= PROBLEM DESCRIPTION =
Below are entries. Copy exactly the lines running from the line that holds "crank_case();" to the line that holds "obj.parent = None", with both ends included.

[CAD and scene scripts]
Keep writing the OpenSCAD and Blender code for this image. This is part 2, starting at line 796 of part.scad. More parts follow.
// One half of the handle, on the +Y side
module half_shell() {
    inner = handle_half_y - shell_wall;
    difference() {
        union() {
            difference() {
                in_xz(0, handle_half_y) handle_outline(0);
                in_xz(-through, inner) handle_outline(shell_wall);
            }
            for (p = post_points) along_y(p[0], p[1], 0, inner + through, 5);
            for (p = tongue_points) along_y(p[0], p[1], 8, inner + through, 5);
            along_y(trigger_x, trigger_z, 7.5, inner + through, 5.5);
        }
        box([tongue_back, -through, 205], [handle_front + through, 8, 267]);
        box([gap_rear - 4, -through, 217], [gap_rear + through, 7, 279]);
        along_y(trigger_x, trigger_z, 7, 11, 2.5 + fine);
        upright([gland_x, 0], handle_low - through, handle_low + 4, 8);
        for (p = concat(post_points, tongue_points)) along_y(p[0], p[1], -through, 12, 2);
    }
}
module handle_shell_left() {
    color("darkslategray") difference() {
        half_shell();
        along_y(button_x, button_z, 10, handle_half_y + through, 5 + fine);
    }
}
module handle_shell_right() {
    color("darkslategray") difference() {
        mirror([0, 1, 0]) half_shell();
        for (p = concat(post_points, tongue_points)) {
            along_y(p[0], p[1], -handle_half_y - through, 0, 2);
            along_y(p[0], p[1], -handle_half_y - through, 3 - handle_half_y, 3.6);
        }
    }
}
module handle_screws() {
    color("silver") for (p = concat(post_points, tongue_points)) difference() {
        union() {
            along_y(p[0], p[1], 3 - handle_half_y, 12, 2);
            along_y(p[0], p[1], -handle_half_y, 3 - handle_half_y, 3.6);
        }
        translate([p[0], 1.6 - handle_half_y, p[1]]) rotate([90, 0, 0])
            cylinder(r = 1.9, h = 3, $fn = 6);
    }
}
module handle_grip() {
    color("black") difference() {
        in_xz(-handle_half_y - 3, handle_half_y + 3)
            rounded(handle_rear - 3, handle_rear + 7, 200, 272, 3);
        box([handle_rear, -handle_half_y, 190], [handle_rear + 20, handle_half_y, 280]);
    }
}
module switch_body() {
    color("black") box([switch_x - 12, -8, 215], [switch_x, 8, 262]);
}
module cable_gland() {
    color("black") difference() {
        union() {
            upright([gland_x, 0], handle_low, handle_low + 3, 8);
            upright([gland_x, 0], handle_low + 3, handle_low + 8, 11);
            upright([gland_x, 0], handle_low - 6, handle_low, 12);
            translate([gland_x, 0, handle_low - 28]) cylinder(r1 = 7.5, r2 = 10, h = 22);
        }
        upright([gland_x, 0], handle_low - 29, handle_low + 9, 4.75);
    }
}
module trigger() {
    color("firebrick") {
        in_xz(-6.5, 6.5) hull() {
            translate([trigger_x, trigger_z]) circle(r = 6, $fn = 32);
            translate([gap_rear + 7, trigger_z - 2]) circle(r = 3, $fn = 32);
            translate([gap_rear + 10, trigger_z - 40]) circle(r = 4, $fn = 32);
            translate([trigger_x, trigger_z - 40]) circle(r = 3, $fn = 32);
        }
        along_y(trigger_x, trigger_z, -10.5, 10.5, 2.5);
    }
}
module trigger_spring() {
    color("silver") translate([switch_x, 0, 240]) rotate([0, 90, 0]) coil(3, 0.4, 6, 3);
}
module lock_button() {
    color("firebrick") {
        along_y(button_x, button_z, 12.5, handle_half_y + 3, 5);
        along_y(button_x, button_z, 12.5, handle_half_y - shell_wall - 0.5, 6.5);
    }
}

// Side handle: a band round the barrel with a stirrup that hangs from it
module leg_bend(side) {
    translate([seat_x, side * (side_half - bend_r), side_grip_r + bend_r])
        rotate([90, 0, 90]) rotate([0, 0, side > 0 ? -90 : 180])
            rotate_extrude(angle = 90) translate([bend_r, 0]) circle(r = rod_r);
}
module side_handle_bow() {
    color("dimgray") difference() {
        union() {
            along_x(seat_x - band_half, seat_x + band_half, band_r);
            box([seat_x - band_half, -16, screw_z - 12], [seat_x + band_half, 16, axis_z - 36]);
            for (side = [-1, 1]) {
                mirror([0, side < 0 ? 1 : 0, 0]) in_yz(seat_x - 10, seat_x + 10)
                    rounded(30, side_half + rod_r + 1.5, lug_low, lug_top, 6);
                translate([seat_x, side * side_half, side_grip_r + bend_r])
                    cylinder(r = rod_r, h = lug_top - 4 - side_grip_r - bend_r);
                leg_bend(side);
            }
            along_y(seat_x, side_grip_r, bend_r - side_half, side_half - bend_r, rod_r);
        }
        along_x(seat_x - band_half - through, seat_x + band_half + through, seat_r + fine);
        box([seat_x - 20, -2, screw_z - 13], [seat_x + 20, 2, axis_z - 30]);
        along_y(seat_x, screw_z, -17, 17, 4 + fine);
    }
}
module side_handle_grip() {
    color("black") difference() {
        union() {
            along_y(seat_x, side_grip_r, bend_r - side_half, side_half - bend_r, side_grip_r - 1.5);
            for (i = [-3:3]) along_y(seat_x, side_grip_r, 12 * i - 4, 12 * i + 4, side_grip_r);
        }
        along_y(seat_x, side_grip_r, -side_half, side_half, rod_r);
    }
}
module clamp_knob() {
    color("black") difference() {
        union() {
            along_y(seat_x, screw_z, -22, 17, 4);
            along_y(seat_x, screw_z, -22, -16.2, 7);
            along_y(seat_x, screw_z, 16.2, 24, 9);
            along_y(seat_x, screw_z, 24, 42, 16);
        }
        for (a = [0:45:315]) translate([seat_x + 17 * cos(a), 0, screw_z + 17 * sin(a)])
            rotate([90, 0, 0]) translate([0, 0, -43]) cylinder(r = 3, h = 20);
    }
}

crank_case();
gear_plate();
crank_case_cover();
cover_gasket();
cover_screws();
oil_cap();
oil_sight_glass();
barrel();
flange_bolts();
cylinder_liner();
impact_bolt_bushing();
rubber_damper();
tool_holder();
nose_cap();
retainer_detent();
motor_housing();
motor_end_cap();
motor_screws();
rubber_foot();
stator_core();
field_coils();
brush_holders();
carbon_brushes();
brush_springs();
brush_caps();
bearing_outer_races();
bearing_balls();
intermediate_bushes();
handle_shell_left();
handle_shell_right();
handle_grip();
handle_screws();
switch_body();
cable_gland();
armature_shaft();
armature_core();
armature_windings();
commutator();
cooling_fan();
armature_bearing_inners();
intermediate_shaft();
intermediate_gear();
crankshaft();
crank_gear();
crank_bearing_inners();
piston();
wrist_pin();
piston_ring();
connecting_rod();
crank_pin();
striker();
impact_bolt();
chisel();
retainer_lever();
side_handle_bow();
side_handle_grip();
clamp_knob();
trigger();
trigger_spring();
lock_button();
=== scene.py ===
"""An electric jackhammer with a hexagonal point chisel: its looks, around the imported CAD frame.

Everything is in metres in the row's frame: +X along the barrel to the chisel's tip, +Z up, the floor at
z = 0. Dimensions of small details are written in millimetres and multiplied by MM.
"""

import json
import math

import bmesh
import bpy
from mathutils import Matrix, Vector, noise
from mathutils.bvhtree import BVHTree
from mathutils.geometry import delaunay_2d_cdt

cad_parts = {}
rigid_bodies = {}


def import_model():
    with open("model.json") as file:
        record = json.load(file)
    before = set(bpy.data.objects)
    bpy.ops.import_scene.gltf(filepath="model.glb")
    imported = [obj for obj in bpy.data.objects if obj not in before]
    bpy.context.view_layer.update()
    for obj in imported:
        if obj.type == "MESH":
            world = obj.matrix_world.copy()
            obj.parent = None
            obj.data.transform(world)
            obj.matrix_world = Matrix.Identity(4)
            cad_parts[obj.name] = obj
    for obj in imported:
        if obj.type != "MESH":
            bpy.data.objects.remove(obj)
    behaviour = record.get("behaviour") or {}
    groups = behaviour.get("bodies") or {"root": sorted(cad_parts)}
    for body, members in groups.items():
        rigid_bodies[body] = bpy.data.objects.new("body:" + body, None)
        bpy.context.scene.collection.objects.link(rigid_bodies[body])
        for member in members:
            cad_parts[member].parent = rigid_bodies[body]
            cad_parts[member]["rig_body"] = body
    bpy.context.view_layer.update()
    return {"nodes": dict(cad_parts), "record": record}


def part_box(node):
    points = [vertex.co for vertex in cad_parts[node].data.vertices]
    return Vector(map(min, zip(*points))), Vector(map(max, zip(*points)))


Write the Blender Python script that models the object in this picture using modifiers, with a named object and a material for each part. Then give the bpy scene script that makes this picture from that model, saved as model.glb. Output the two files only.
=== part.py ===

= ANSWER TO THIS TASK =
crank_case();
gear_plate();
crank_case_cover();
cover_gasket();
cover_screws();
oil_cap();
oil_sight_glass();
barrel();
flange_bolts();
cylinder_liner();
impact_bolt_bushing();
rubber_damper();
tool_holder();
nose_cap();
retainer_detent();
motor_housing();
motor_end_cap();
motor_screws();
rubber_foot();
stator_core();
field_coils();
brush_holders();
carbon_brushes();
brush_springs();
brush_caps();
bearing_outer_races();
bearing_balls();
intermediate_bushes();
handle_shell_left();
handle_shell_right();
handle_grip();
handle_screws();
switch_body();
cable_gland();
armature_shaft();
armature_core();
armature_windings();
commutator();
cooling_fan();
armature_bearing_inners();
intermediate_shaft();
intermediate_gear();
crankshaft();
crank_gear();
crank_bearing_inners();
piston();
wrist_pin();
piston_ring();
connecting_rod();
crank_pin();
striker();
impact_bolt();
chisel();
retainer_lever();
side_handle_bow();
side_handle_grip();
clamp_knob();
trigger();
trigger_spring();
lock_button();
=== scene.py ===
"""An electric jackhammer with a hexagonal point chisel: its looks, around the imported CAD frame.

Everything is in metres in the row's frame: +X along the barrel to the chisel's tip, +Z up, the floor at
z = 0. Dimensions of small details are written in millimetres and multiplied by MM.
"""

import json
import math

import bmesh
import bpy
from mathutils import Matrix, Vector, noise
from mathutils.bvhtree import BVHTree
from mathutils.geometry import delaunay_2d_cdt

cad_parts = {}
rigid_bodies = {}


def import_model():
    with open("model.json") as file:
        record = json.load(file)
    before = set(bpy.data.objects)
    bpy.ops.import_scene.gltf(filepath="model.glb")
    imported = [obj for obj in bpy.data.objects if obj not in before]
    bpy.context.view_layer.update()
    for obj in imported:
        if obj.type == "MESH":
            world = obj.matrix_world.copy()
            obj.parent = None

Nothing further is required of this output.